= Cairndale Hotel and Spa =

Scottish spa and hotel

The Cairndale Hotel and Spa is a hotel and spa in Dumfries, Scotland. The hotel occupies a Victorian sandstone building and has been operated by the Wallace family since 1983. In 2024, the hotel opened a refurbished adults-only spa following a £2 million redevelopment.

==Location and surrounding area==

The Cairndale is located in Dumfries, the largest town in Dumfries and Galloway, in southwest Scotland. The town is situated on the River Nith and is associated with the later life of the poet Robert Burns, who lived in Dumfries during the final years of his life.

Nearby cultural attractions include Robert Burns House, where Burns spent the final years of his life, and the Robert Burns Centre, housed in an eighteenth-century watermill on the west bank of the River Nith. Dumfries Museum and Camera Obscura is also located in the town and contains collections relating to the natural and human history of the region.

The wider area includes heritage and outdoor attractions such as Caerlaverock Castle, a medieval stronghold south of Dumfries known for its triangular plan, moat and twin-towered gatehouse. Dumfries and Galloway is also promoted as a destination for walking, cycling, heritage tourism and coastal landscapes.

==History==

The Victorian sandstone building was acquired by the Wallace family in 1983 from the Girotti Family. The hotel has since been operated as a family business. Matthew Wallace Sr, the son of a local butcher, has served as director alongside his son, Matthew Wallace Jr, who previously worked at the Peninsula Hotel in New York.

After the family acquired the hotel, its 48 rooms were upgraded to include en-suite bathrooms. Burnock House, an adjacent property included in the original purchase, was later refurbished and connected to the hotel by a link bridge.

In 1990, the family invested £1 million in the property, supported by a £250,000 grant from the Scottish Tourist Board. The investment funded the opening of the Barracuda leisure club, a new café and 16 additional bedrooms, increasing the hotel’s room count to 76.

In July 2024, the Cairndale opened a refurbished adults-only spa. The development covered 1,300 square metres across two storeys and cost approximately £2 million. The project followed a £400,000 development funding award from South of Scotland Enterprise. It was reported that the spa was expected to generate more than £12 million in additional income over ten years and create 16 jobs in the local area.

The spa was designed by Claire Caddick of Sparticulate and Mark Green of Curveline Design. The wider redevelopment also included changes to the hotel’s food and beverage areas, including a restaurant designed by 3 Design.

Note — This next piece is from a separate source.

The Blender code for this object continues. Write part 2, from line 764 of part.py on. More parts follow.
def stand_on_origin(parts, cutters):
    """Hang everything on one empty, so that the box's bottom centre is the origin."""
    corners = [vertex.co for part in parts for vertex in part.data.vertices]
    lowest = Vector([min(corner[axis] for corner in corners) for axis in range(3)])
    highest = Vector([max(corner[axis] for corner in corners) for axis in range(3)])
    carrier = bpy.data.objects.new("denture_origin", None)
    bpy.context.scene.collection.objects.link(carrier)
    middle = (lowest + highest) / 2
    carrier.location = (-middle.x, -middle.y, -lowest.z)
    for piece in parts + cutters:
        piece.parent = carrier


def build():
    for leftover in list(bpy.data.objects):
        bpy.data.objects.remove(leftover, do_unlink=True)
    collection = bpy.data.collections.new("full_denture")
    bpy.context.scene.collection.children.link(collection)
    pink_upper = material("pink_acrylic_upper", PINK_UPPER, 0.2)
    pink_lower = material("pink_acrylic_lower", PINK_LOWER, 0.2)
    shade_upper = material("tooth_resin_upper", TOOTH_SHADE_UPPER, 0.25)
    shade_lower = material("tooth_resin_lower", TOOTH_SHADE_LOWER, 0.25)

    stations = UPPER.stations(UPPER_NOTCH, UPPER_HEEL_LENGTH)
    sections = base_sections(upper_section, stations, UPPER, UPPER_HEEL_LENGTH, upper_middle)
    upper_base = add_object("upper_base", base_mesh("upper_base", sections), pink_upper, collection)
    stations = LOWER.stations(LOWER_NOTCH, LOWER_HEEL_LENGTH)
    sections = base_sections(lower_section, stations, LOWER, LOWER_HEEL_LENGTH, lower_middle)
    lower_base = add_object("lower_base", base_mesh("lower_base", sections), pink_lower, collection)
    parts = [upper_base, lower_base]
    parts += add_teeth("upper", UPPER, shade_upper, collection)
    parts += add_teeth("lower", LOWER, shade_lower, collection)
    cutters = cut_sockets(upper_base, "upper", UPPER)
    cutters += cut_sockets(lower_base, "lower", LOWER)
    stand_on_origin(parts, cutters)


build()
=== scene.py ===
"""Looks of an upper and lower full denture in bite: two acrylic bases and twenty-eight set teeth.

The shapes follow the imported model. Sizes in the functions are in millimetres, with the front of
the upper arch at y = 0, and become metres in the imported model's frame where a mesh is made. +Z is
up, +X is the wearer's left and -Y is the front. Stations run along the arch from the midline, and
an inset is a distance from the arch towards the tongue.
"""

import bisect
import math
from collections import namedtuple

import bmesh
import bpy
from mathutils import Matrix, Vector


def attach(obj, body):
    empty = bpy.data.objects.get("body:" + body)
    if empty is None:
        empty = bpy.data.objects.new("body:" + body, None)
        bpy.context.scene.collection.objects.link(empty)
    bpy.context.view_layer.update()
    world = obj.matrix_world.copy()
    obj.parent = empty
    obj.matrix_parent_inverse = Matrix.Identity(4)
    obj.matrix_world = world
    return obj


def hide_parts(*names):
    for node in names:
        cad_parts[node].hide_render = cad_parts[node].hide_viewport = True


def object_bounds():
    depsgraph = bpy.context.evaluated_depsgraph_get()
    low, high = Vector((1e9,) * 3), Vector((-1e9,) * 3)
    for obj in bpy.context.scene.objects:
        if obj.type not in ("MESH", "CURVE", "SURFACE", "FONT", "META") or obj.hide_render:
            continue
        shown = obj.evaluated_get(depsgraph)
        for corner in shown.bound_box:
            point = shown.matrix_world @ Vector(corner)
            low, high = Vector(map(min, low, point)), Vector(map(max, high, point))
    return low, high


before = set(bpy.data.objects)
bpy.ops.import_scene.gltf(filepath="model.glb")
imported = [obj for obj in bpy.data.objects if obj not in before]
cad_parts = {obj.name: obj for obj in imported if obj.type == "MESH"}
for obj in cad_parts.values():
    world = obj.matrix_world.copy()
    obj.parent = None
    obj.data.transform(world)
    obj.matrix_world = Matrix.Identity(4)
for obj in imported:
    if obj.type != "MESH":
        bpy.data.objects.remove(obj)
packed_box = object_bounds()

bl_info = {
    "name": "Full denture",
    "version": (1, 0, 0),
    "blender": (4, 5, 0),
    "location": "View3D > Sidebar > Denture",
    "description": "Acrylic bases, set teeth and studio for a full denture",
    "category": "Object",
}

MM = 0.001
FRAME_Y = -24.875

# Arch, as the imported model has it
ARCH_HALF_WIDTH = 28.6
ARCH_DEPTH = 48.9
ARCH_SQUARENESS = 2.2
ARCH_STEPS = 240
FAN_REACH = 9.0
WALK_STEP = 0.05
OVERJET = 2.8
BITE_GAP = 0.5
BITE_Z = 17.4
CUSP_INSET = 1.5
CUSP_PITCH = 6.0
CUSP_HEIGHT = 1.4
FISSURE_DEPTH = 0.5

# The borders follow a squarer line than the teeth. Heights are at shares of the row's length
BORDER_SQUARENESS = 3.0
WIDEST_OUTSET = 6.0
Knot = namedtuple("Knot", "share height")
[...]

In 2025, the Cairndale launched a casual dining concept called The Oak. The hotel has also hosted seasonal events, including Christmas parties, Hogmanay celebrations, tribute performances, dining events and community workshops.

==Facilities==

The Cairndale Spa replaced the hotel’s previous leisure club. Facilities reported at the spa include a thermal pool with jets, water blades, airbeds, an aroma steam room, a herbal steam room, a Himalayan salt sauna, an infrared sauna, a juice bar, a hammam, an ice bath, six treatment rooms, a gym and relaxation rooms.

The hotel’s dining facilities include The Oak bar and restaurant, the spa café, the lounge and Reivers Restaurant. Reivers Restaurant is led by head chef Alan Halkett, who returned to the hotel in 2022.

==Recognition==

In April 2026, the Cairndale Spa was named by the AA among the top hotel spas in the United Kingdom. The spa has also retained a Five Bubble Luxury rating from the Good Spa Guide.

In 2024, Matthew Wallace Jr was named in The Caterers Acorn Awards, which recognise 30 hospitality professionals in the United Kingdom under the age of 30. The award cited his role in the repositioning and refurbishment of the Cairndale Hotel.

In 2024, Hassan Mohamed Mbirikany, junior assistant manager at the Cairndale, won Employee of the Year at the Scottish Excellence Awards.

==Ownership and management==

Matthew Wallace Sr purchased the Cairndale building in 1983 alongside his father and three brothers. In March 2020, he became sole owner after buying out his brother. Around the same period, Matthew Wallace Jr returned from New York as the Covid-19 pandemic began to affect international travel and hospitality.

Matthew Wallace Sr studied maths and chemistry at the University of St Andrews before attending hotel school at Ross Hall. His early hospitality roles included placements at the Kenmore Hotel in Kenmore and Cally Palace in Gatehouse of Fleet. He later worked for Swallow Hotels at the Royal County Hotel in Durham and at Rookery Hall before returning to Dumfries.

Matthew Wallace Jr studied International Hospitality Management at Oxford Brookes University and later worked in guest relations at Belmond Le Manoir aux Quat'Saisons in Oxfordshire. Before returning to the Cairndale in 2020, he gained hospitality experience in the United Kingdom and New York.